Given the above standard, and resolving all doubt in favor of the petition, I interpret the Didiers' above allegations to say that they: maintained a positive relationship with Simmons during his marriage to their daughter; made the monetary donation to Simmons in consideration of their love and affection for him as their daughter's husband; believed him when he said his affair was only emotional; were lied to by Simmons; are extremely aggrieved by Simmons' egregious behavior and flagrant betrayal of their trust; are utterly shattered and humiliated by the ruse executed by Simmons and feel completely betrayed; consider Simmons' adulterous actions, violations of trust, and blatant deceits as constituting cruel treatment and grievous injury amounting to ingratitude towards them.

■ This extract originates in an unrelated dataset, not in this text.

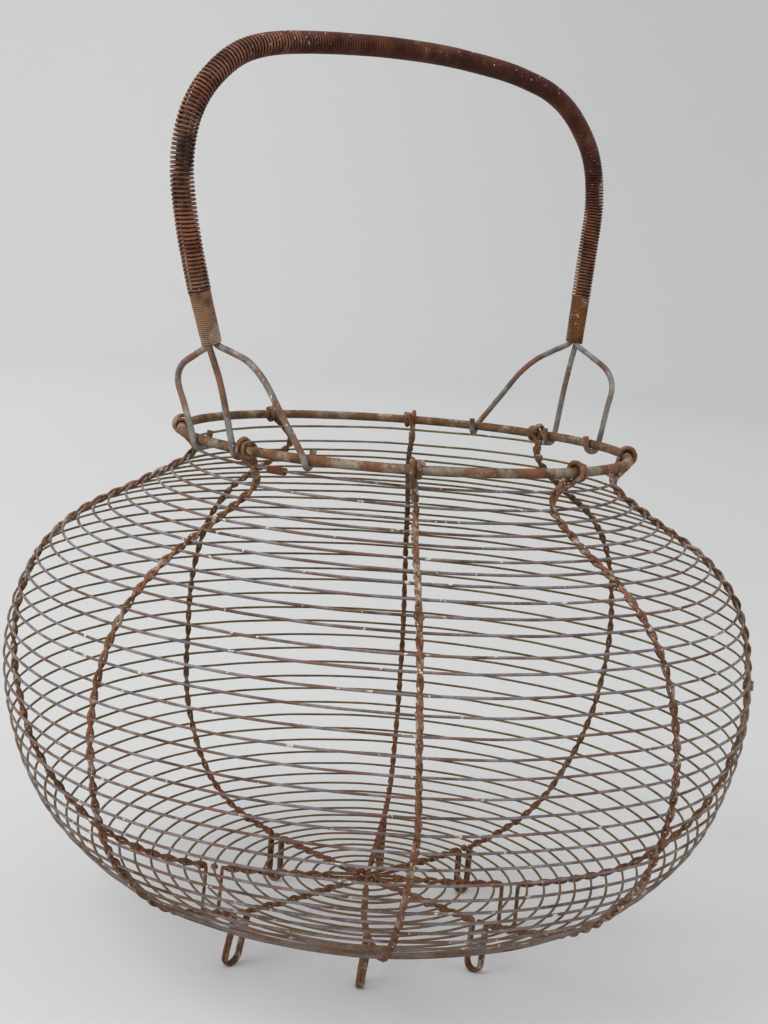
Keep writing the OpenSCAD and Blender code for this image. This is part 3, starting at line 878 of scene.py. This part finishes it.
coreR, wrapR = handle["coreWire"] / 2, handle["wrapWire"] / 2
bundleR = coreR * 2 / math.sqrt(3) + basket["clear"]
bundleOut = bundleR + coreR
handleLine = Track([Vector((p.x, 0, p.y)) * mm for p in smoothCurve(handle["knots"], 12)])
coreSide = bundleR * math.sqrt(3) / 2
corePlace = [(bundleR, 0), (-bundleR / 2, coreSide), (-bundleR / 2, -coreSide)]
hookR = hoopR + coreR + basket["clear"]


def handlePoint(s, up, back):
    along = handleLine.along(s, handle["reach"])
    return handleLine.at(s) + Vector((-along.z, 0, along.x)) * up + Vector((0, back, 0))


def coreHook(angle):
    hook = [roundHoop(angle, hookR, a) for a in range(-30, -181, -15)]
    return hook + [polar(angle, rimRadius - hookR - inward * mm, rimHeight + up * mm)
                   for inward, up in handle["tips"]]


def coreLeg(start, along, corner, hook):
    bend = polar(math.radians(corner[0]), rimRadius + corner[2] * mm, rimHeight + corner[1] * mm)
    top = polar(math.radians(hook), rimRadius + hookR, rimHeight)
    knots = [start - handle["lead"] * along, start]
    knots += [bend + share * (start - bend) for share in handle["legInward"]]
    knots += [bend + share * (top - bend) for share in handle["legDownward"]] + [top]
    return smoothCurve(knots, handle["legSteps"])[handle["legSteps"] + 1:] + coreHook(math.radians(hook))


def makeCore(index, label):
    up, back = corePlace[index]
    length = handleLine.length
    inside = [handlePoint(length * i / core["steps"], up, back) for i in range(core["steps"] + 1)]
    outLeft, outRight = (inside[0] - inside[2]).normalized(), (inside[-1] - inside[-3]).normalized()
    left = coreLeg(inside[0], outLeft, handle["cornerLeft"][index], handle["hookLeft"][index])
    right = coreLeg(inside[-1], outRight, handle["cornerRight"][index], handle["hookRight"][index])
    points = [p + rimOff for p in left[::-1] + inside + right]
    piece = runTree(plainPath(points), laidWireTree, "handleCore_" + label,
                    wireValues(core, core["points"], coreR, coreSteel))
    keepPiece(piece, "core_wire", "handle_core_" + label)


for coreIndex, coreLabel in enumerate(("middle", "back", "front")):
    makeCore(coreIndex, coreLabel)


def markCrest(piece, steps=400):  # how far each point is from the handle's middle line
    line = [handleLine.at(handleLine.length * i / steps) + rimOff for i in range(steps + 1)]
    tree = KDTree(len(line))
    for i, point in enumerate(line):
        tree.insert(point, i)
    tree.balance()
    values = []
    for vertex in piece.data.vertices:
        _, i, _ = tree.find(vertex.co)
        along = (line[min(i + 1, steps)] - line[max(i - 1, 0)]).normalized()
        away = vertex.co - line[i]
        values.append((away - along * away.dot(along)).length)
    piece.data.attributes.new("crest", "FLOAT", "POINT").data.foreach_set("value", values)


def woundPiece(name, start, end, pitchAt, swellAt, coil, wire, material, slotName, node, wobble):
    path, up, turns, swell, s, turned = [], [], [], [], start, 0.0
    step = winding["step"]
    while s <= end:
        along = handleLine.along(s, handle["reach"])
        path.append(handleLine.at(s) + rimOff)
        up.append((-along.z, 0, along.x))
        turns.append(turned)
        swell.append(swellAt(s))
        turned += step / pitchAt(s)
        s += step
    base = coilPath(path, up, [(0, 1, 0)] * len(path), turns, swell)
    values = wireValues({**winding, "wobble": wobble}, int(turns[-1] * winding["perTurn"]), wire, material)
    piece = runTree(base, woundWireTree, name, {"Coil Radius": coil, **values})
    markCrest(piece)
    keepPiece(piece, slotName, node)
    print("basket:", name, round(turns[-1]), "turns")


def between(knots, share):
    for (a, low), (b, high) in zip(knots, knots[1:]):
        if share <= b:
            return low + (high - low) * (share - a) / (b - a)
    return knots[-1][1]


winding = {  # by share of the handle's length, from its left end
    "pitch": [(0.0, 1.6), (0.06, 1.85), (0.15, 2.02), (0.27, 1.95), (0.36, 1.75), (0.48, 1.6), (0.56, 1.5),
              (0.62, 1.44), (0.74, 1.44), (0.80, 1.55), (0.86, 1.75), (0.95, 1.85), (1.0, 1.6)],
    "swell": [(0.0, 1.02), (0.05, 1.06), (0.30, 1.06), (0.42, 0.99), (0.80, 0.98), (0.90, 1.04), (1.0, 1.04)],
    "bindingSwell": [(0.0, 0.99), (0.06, 1.07), (0.94, 1.06), (1.0, 1.0)],
    "bindingPitch": 2.1, "bindingCloser": 0.1 * mm,  # in radii of its wire, and how much nearer the cores
    "step": 1.0 * mm, "perTurn": 18, "sides": 8, "wobbleScale": 45.0, "pitting": 0.22, "pitScale": 500.0,
}


def makeWinding():
    binding, length, lap = handle["binding"], handleLine.length, handle["lap"]
    coil = bundleOut + handle["wrapSlack"] + wrapR
    woundPiece("handleWinding", binding - lap, length - binding + lap,
               lambda s: between(winding["pitch"], s / length) * mm,
               lambda s: between(winding["swell"], s / length),
               coil, wrapR, windingSteel, "winding_wire", "handle_winding", 0.35 * mm)
    thin = handle["bindingWire"] / 2
    for label, start, steel in (("left", 0.0, bindingSteel), ("right", length - binding, farBindingSteel)):
        woundPiece("handleBinding_" + label, start, start + binding, lambda s: thin * winding["bindingPitch"],
                   lambda s: between(winding["bindingSwell"], s / length),
                   coil - winding["bindingCloser"], thin, steel, "binding_wire",
                   "handle_binding_" + label, 0.15 * mm)


makeWinding()
print("basket: handle made")


# studio: a pale sweep, a soft sky and one large light
studio = {
    # the wall's paler colour is painted light, making up for the light it gets less of than the floor
    "floor": (0.645, 0.645, 0.65), "wall": (0.77, 0.77, 0.77), "radius": 4.0, "curve": 2.4, "tall": 5.0,
    "shade": 0.84,  # painted shade: brightness of the paper's dim side, beside 1 on the other
    "shadeWay": (0.73, -0.68, 0), "shadeFrom": -1.2, "shadeTo": 1.5, "floorTo": 0.2, "wallFrom": 3.5,
    "roughness": 0.95, "specular": 0.1, "spokes": 64, "bend": 16,
    "sky": (0.99, 0.995, 1.0, 1), "skyPower": 0.95, "target": (0, 0, 0.2), "lightSize": 2.4,
    "window": {"place": (-2.5, 0.3, 2.5), "power": 66, "colour": (1.0, 0.995, 0.98)},
    "fill": {"place": (1.2, -2.8, 1.8), "power": 18, "colour": (1.0, 1.0, 1.0)},
}


def makeSweep():
    outline = [(0.0, 0.0), (studio["radius"], 0.0)]
    for i in range(1, studio["bend"] + 1):
        t = math.radians(90 * i / studio["bend"])
        outline.append((studio["radius"] + studio["curve"] * math.sin(t),
                        studio["curve"] * (1 - math.cos(t))))
    outline.append((studio["radius"] + studio["curve"], studio["tall"]))
    spokes, points, faces = studio["spokes"], [Vector((0, 0, 0))], []
    for r, z in outline[1:]:
        points += [polar(2 * math.pi * k / spokes, r, z) for k in range(spokes)]
    for k in range(spokes):
        faces.append((0, 1 + k, 1 + (k + 1) % spokes))
    for ring in range(len(outline) - 2):
        for k in range(spokes):
            a, b = 1 + ring * spokes + k, 1 + ring * spokes + (k + 1) % spokes
            faces.append((a, a + spokes, b + spokes, b))
    mesh = bpy.data.meshes.new("sweep")
    mesh.from_pydata(points, [], faces)
    mesh.polygons.foreach_set("use_smooth", [True] * len(mesh.polygons))
    sweep = addObject("sweep", mesh)
    material = bpy.data.materials.new("sweepPaper")
    material.use_nodes = True
    shader = material.node_tree.nodes["Principled BSDF"]
    tree = material.node_tree
    where = addNode(tree, "ShaderNodeTexCoord").outputs["Object"]
    # painted light: the paper turns paler from floor to wall
    wallPaintedLight = rangeNode(tree, vectorNode(tree, "LENGTH", where), studio["floorTo"], studio["wallFrom"])
    paper = addNode(tree, "ShaderNodeMix", {"data_type": "RGBA"}, i0=wallPaintedLight, i6=(*studio["floor"], 1),
                    i7=(*studio["wall"], 1))
    # painted shade: the paper darkens across the view, away from the window light
    across = vectorNode(tree, "DOT_PRODUCT", where, studio["shadeWay"])
    paintedFalloff = rangeNode(tree, across, studio["shadeFrom"], studio["shadeTo"], 1.0, studio["shade"])
    tree.links.new(vectorNode(tree, "SCALE", paper.outputs[2], Scale=paintedFalloff), shader.inputs["Base Color"])
    shader.inputs["Roughness"].default_value = studio["roughness"]
    shader.inputs["Specular IOR Level"].default_value = studio["specular"]
    mesh.materials.append(material)


def makeLight(name):
    lamp, data = studio[name], bpy.data.lights.new(name, "AREA")
    data.shape, data.size = "DISK", studio["lightSize"]
    data.energy, data.color = lamp["power"], lamp["colour"]
    light = addObject(name, data)
    light.location = lamp["place"]
    aim = Vector(studio["target"]) - Vector(lamp["place"])
    light.rotation_euler = aim.to_track_quat("-Z", "Y").to_euler()


def makeSky():
    world = bpy.data.worlds.new("sky")
    bpy.context.scene.world = world
    world.use_nodes = True
    background = world.node_tree.nodes["Background"]
    background.inputs["Color"].default_value = studio["sky"]
    background.inputs["Strength"].default_value = studio["skyPower"]


makeSweep()
makeLight("window")
makeLight("fill")
makeSky()
bpy.context.scene.view_settings.view_transform = "Standard"

# camera: in front and to the left, a little above the rim, with the slight roll that leans the basket
view = {
    "azimuth": -44.13, "distance": 0.8837, "height": 0.3696, "turn": 0.18, "down": 8.81, "roll": 4.26,
    "lens": 58.26,
}


def makeCamera():
    data = bpy.data.cameras.new("camera")
    data.lens = view["lens"]
    camera = addObject("camera", data)
    azimuth, heading = math.radians(view["azimuth"]), math.radians(view["azimuth"] + view["turn"])
    down, roll = math.radians(view["down"]), math.radians(view["roll"])
    away, level = view["distance"], math.cos(down)
    camera.location = (away * math.sin(azimuth), -away * math.cos(azimuth), view["height"])
    forward = Vector((-math.sin(heading) * level, math.cos(heading) * level, -math.sin(down)))
    right = Vector((math.cos(heading), math.sin(heading), 0))
    upright = right.cross(forward)
    across = right * math.cos(roll) + upright * math.sin(roll)
    upward = upright * math.cos(roll) - right * math.sin(roll)
    camera.rotation_mode = "QUATERNION"
    camera.rotation_quaternion = Matrix((across, upward, -forward)).transposed().to_quaternion()
    bpy.context.scene.camera = camera


makeCamera()
print("basket: studio and camera made")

If interpreted this way, I think the Didiers' petition sufficiently alleges that Simmons actions are "naturally offensive" to them, not just to their daughter, Jill. Notably, in Melancon v. Garon, 14-1532 (La. App. 1 Cir. 4/24/15), 2015 WL 1882732 *4, this court noted that the trial court did not err in considering one son's grievous acts against his mother, the mother's husband, and the mother's other son in reaching its determination that the mother was entitled to revocation of a donation to that son. Thus, under Melancon, I think a donor may rely on a donee's acts of grievous injury to someone other than the donor to state a revocation cause of action.
For these reasons, rather than remanding to require the Didiers to further amend their petition, I think this court should reverse the judgment sustaining Simmons' peremptory exception of no cause of action and remand this matter to instead afford the Didiers the opportunity to present evidence of their revocation claim against Simmons at a trial on the merits.